The book also documents the slow death of Elie’s love for his father. When he starts out at the camp, his father means everything to him. Gradually, however, the inhuman conditions drain his love away. He feels only irritation when his father “provokes” a beating. He watches the sons around him either kill their fathers or abandon them to die, and prays to a God he no longer believes in that he will not do the same. In the end, however, he does. When his father becomes ill, Elie watches an officer deal his father a violent blow with a truncheon and shatter his skull, not daring to interfere or offer relief. Finally, when his father is removed from the camp for the crematorium, Elie can feel nothing but relief. “There were no prayers on his grave.
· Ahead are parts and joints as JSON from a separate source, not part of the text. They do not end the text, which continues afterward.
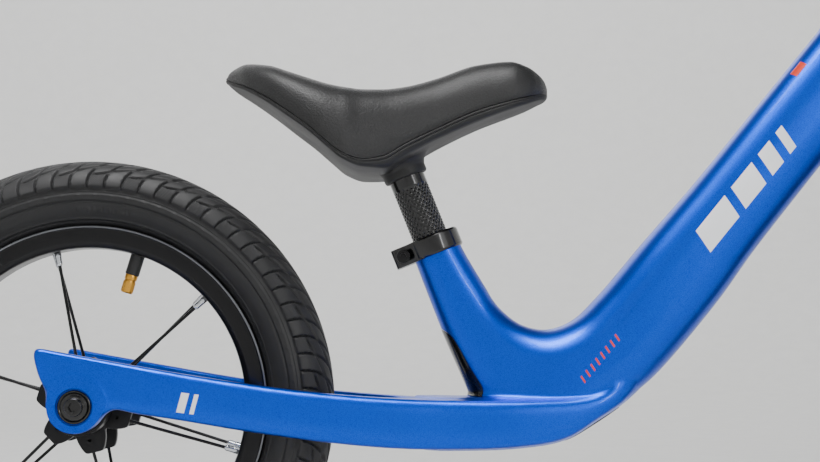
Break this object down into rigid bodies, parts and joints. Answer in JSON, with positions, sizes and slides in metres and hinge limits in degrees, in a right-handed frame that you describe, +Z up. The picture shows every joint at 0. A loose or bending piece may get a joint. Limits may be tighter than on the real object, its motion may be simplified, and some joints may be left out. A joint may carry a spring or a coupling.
{
  "type": "balance bike",
  "caption": "Child's balance bike: curved monocoque frame, spoked air-tyred wheels, turning fork with riser handlebar, and a padded saddle on a clamped post.",
  "frame": {"origin": "on the ground, half way between the two wheel contact points, on the bike's middle plane", "axes": "+X forwards (towards the front wheel), +Z up, +Y to the rider's left"},
  "size_m": [0.897, 0.4178, 0.5346],
  "materials": {
    "blue_paint": "metallic blue lacquer",
    "black_gloss": "gloss black",
    "black_satin": "satin black",
    "black_plastic": "moulded black plastic",
    "rim_black": "satin black anodised",
    "spoke_black": "black spokes with bright nipples",
    "tyre_rubber": "matte black rubber",
    "tube_rubber": "black rubber with a brass valve end",
    "grip_rubber": "matte black rubber",
    "saddle_vinyl": "pebbled black vinyl",
    "bearing_steel": "ground steel"
  },
  "bodies": {
    "frame": {"main_frame": "blue_paint", "seat_tube_cover": "black_gloss", "belly_guard": "black_plastic", "seat_clamp": "black_gloss", "seat_clamp_bolt": "black_gloss", "rear_axle": "bearing_steel", "rear_axle_bolt_right": "black_gloss", "rear_axle_bolt_left": "black_gloss", "lower_headset_bearing": "bearing_steel", "upper_headset_bearing": "bearing_steel"},
    "seat": {"seat_post": "black_gloss", "saddle_base": "black_plastic", "saddle_pad": "saddle_vinyl"},
    "rear_wheel": {"rear_tyre": "tyre_rubber", "rear_inner_tube": "tube_rubber", "rear_rim": "rim_black", "rear_hub_shell": "black_satin", "rear_bearing_right": "bearing_steel", "rear_bearing_left": "bearing_steel", "rear_spoke_01": "spoke_black", "rear_spoke_02": "spoke_black", "rear_spoke_03": "spoke_black", "rear_spoke_04": "spoke_black", "rear_spoke_05": "spoke_black", "rear_spoke_06": "spoke_black", "rear_spoke_07": "spoke_black", "rear_spoke_08": "spoke_black", "rear_spoke_09": "spoke_black", "rear_spoke_10": "spoke_black", "rear_spoke_11": "spoke_black", "rear_spoke_12": "spoke_black"},
    "steering": {"fork": "blue_paint", "headset_cover": "black_satin", "stem": "black_satin", "stem_faceplate": "black_satin", "top_cap": "black_satin", "handlebar": "black_satin", "grip_right": "grip_rubber", "grip_left": "grip_rubber", "front_axle": "bearing_steel", "front_axle_bolt_right": "black_gloss", "front_axle_bolt_left": "black_gloss"},
    "front_wheel": {"front_tyre": "tyre_rubber", "front_inner_tube": "tube_rubber", "front_rim": "rim_black", "front_hub_shell": "black_satin", "front_bearing_right": "bearing_steel", "front_bearing_left": "bearing_steel", "front_spoke_01": "spoke_black", "front_spoke_02": "spoke_black", "front_spoke_03": "spoke_black", "front_spoke_04": "spoke_black", "front_spoke_05": "spoke_black", "front_spoke_06": "spoke_black", "front_spoke_07": "spoke_black", "front_spoke_08": "spoke_black", "front_spoke_09": "spoke_black", "front_spoke_10": "spoke_black", "front_spoke_11": "spoke_black", "front_spoke_12": "spoke_black"}
  },
  "joints": [
    {"name": "rear_wheel_spin", "type": "hinge", "parent": "frame", "child": "rear_wheel", "pos_m": [-0.3, 0, 0.1485], "axis": [0, 1, 0], "continuous": true},
    {"name": "seat_height", "type": "slide", "parent": "frame", "child": "seat", "axis": [-0.3714, 0, 0.9285], "range_m": [-0.035, 0.04]},
    {"name": "steering_turn", "type": "hinge", "parent": "frame", "child": "steering", "pos_m": [0.28869, 0, 0.14393], "axis": [-0.3746, 0, 0.9272], "continuous": true},
    {"name": "front_wheel_spin", "type": "hinge", "parent": "steering", "child": "front_wheel", "pos_m": [0.3, 0, 0.1485], "axis": [0, 1, 0], "continuous": true}
  ]
}
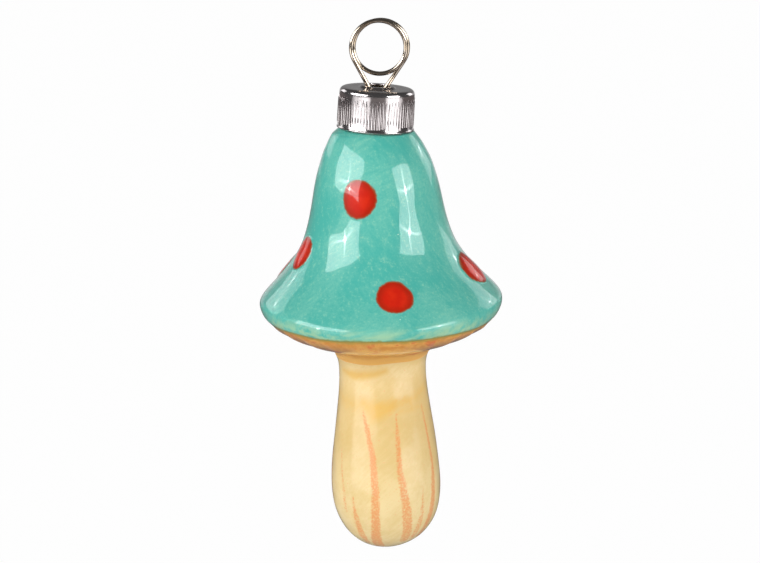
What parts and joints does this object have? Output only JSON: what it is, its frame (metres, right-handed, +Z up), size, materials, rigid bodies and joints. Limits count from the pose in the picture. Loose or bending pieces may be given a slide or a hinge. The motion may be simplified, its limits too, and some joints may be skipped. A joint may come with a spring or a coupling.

No candles were lit to his memory. His last word was my name. A summons to which I did not respond. I did not weep and it pained me that I could not weep. But I had no more tears. And, in the depths of my being, in the recesses of my weakened conscience, could I have searched it, I might have found something like – free at last!” Some time after he is liberated he manages to find a mirror. He has not seen himself since he was in the Jewish ghetto. “From the depths of the mirror, a corpse gazed back at me. The look in his eyes, as they stared into mine, has never left me.”
The two books differ greatly in their treatment of death. Isaac Campion is more of a personal, family narrative. Daniel's death, while grisly, is purely accidental. It is treated with respect and the family grieves accordingly. As for Night, a proper grieving is not possible as too many have been wiped out. Elie, who has been stripped of feeling, is unable to mourn his father. There is no proper funeral and no prayers for the dead. While Isaac is able to find some form of resolution after his brother's death, Elie is condemned to hollow despair. He is betrayed by his God and he in turn abandons his father. It is something he will have to live with for the rest of his life. As he no longer possesses faith in a higher power, he cannot look to it for forgiveness. As he has stated repeatedly, Holocaust survivors live in a nightmare world that can never be understood.